* **EXERCISE REQUIREMENTS**
Give back an exact copy of the lines from the start of the material through the line bearing "self.last_normal = None". Include both ends and nothing else.

◆ ◆ ◆

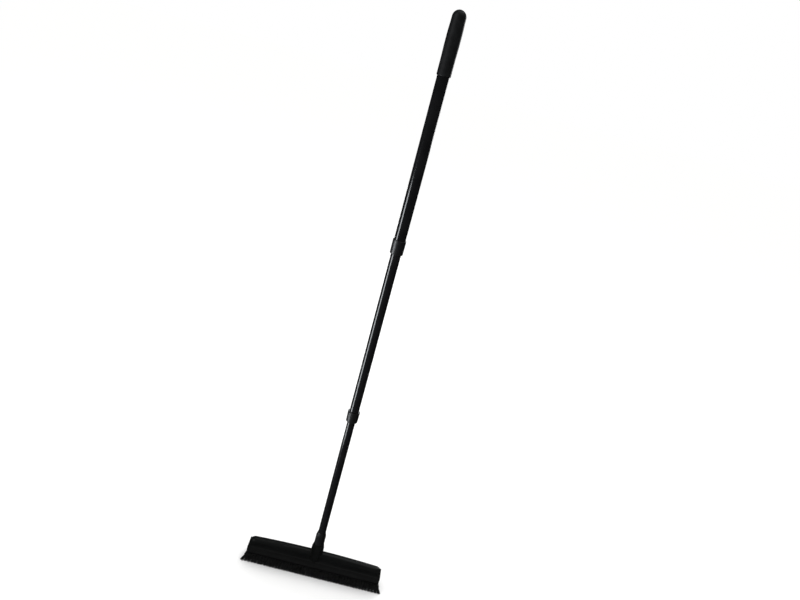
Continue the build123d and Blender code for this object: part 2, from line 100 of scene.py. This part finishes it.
class Finish:
    """A material under construction, with its principled shader and object-space noise."""

    def __init__(self, name, roughness, metallic=0.0, specular=0.5):
        self.material = bpy.data.materials.new(name)
        self.material.use_nodes = True
        tree = self.material.node_tree
        self.nodes = tree.nodes
        self.links = tree.links
        self.shader = next(n for n in self.nodes if n.type == "BSDF_PRINCIPLED")
        self.shader.inputs["Roughness"].default_value = roughness
        self.shader.inputs["Metallic"].default_value = metallic
        self.shader.inputs["Specular IOR Level"].default_value = specular
        self.coordinates = self.nodes.new("ShaderNodeTexCoord")
        self.last_normal = None

    def noise(self, size, detail=2.0, stretch=(1.0, 1.0, 1.0)):
        """Noise with features of about that size, in metres, drawn out by stretch along each axis."""
        mapping = self.nodes.new("ShaderNodeMapping")
        mapping.inputs["Scale"].default_value = [1.0 / (size * s) for s in stretch]
        self.links.new(self.coordinates.outputs["Object"], mapping.inputs["Vector"])
        texture = self.nodes.new("ShaderNodeTexNoise")
        texture.inputs["Scale"].default_value = 1.0
        texture.inputs["Detail"].default_value = detail
        self.links.new(mapping.outputs["Vector"], texture.inputs["Vector"])
        return texture.outputs["Fac"]

    def between(self, factor, low, high):
        """A number that follows factor from low to high."""
        spread = self.nodes.new("ShaderNodeMapRange")
        spread.inputs["From Min"].default_value = NOISE_LOW
        spread.inputs["From Max"].default_value = NOISE_HIGH
        spread.inputs["To Min"].default_value = low
        spread.inputs["To Max"].default_value = high
        self.links.new(factor, spread.inputs["Value"])
        return spread.outputs["Result"]

    def colour(self, factor, dark, light):
        """Base colour that follows factor from dark to light."""
        ramp = self.nodes.new("ShaderNodeValToRGB")
        ramp.color_ramp.elements[0].position = NOISE_LOW
        ramp.color_ramp.elements[0].color = (*dark, 1.0)
        ramp.color_ramp.elements[1].position = NOISE_HIGH
        ramp.color_ramp.elements[1].color = (*light, 1.0)
        self.links.new(factor, ramp.inputs["Fac"])
        self.links.new(ramp.outputs["Color"], self.shader.inputs["Base Color"])

    def roughness(self, factor, low, high):
        """Roughness that follows factor from low to high."""
        self.links.new(self.between(factor, low, high), self.shader.inputs["Roughness"])

    def bump(self, factor, height, strength=1.0):
        """Relief of that height, in metres, over any relief that is already there."""
        bump = self.nodes.new("ShaderNodeBump")
        bump.inputs["Distance"].default_value = height
        bump.inputs["Strength"].default_value = strength
        self.links.new(factor, bump.inputs["Height"])
        if self.last_normal is not None:
            self.links.new(self.last_normal, bump.inputs["Normal"])
        self.links.new(bump.outputs["Normal"], self.shader.inputs["Normal"])
        self.last_normal = bump.outputs["Normal"]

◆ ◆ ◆

* **CORRECT RESPONSE**
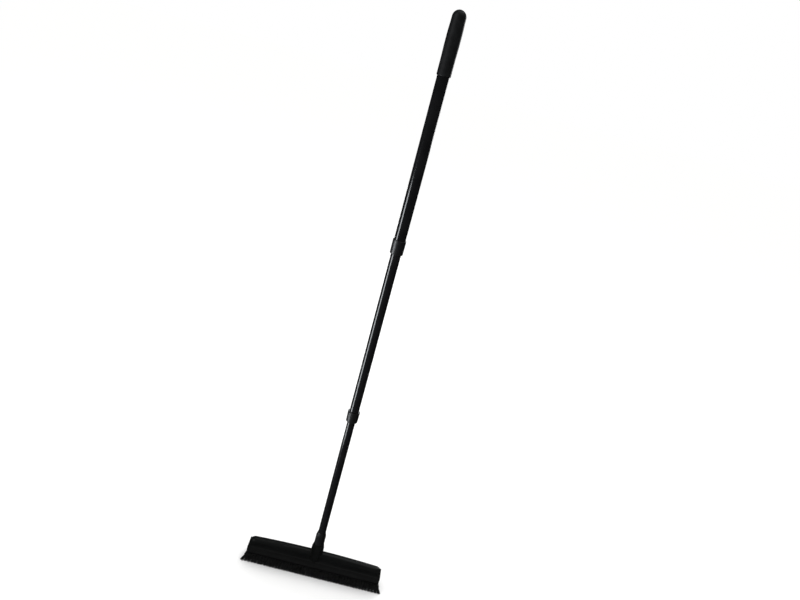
Continue the build123d and Blender code for this object: part 2, from line 100 of scene.py. This part finishes it.
class Finish:
    """A material under construction, with its principled shader and object-space noise."""

    def __init__(self, name, roughness, metallic=0.0, specular=0.5):
        self.material = bpy.data.materials.new(name)
        self.material.use_nodes = True
        tree = self.material.node_tree
        self.nodes = tree.nodes
        self.links = tree.links
        self.shader = next(n for n in self.nodes if n.type == "BSDF_PRINCIPLED")
        self.shader.inputs["Roughness"].default_value = roughness
        self.shader.inputs["Metallic"].default_value = metallic
        self.shader.inputs["Specular IOR Level"].default_value = specular
        self.coordinates = self.nodes.new("ShaderNodeTexCoord")
        self.last_normal = None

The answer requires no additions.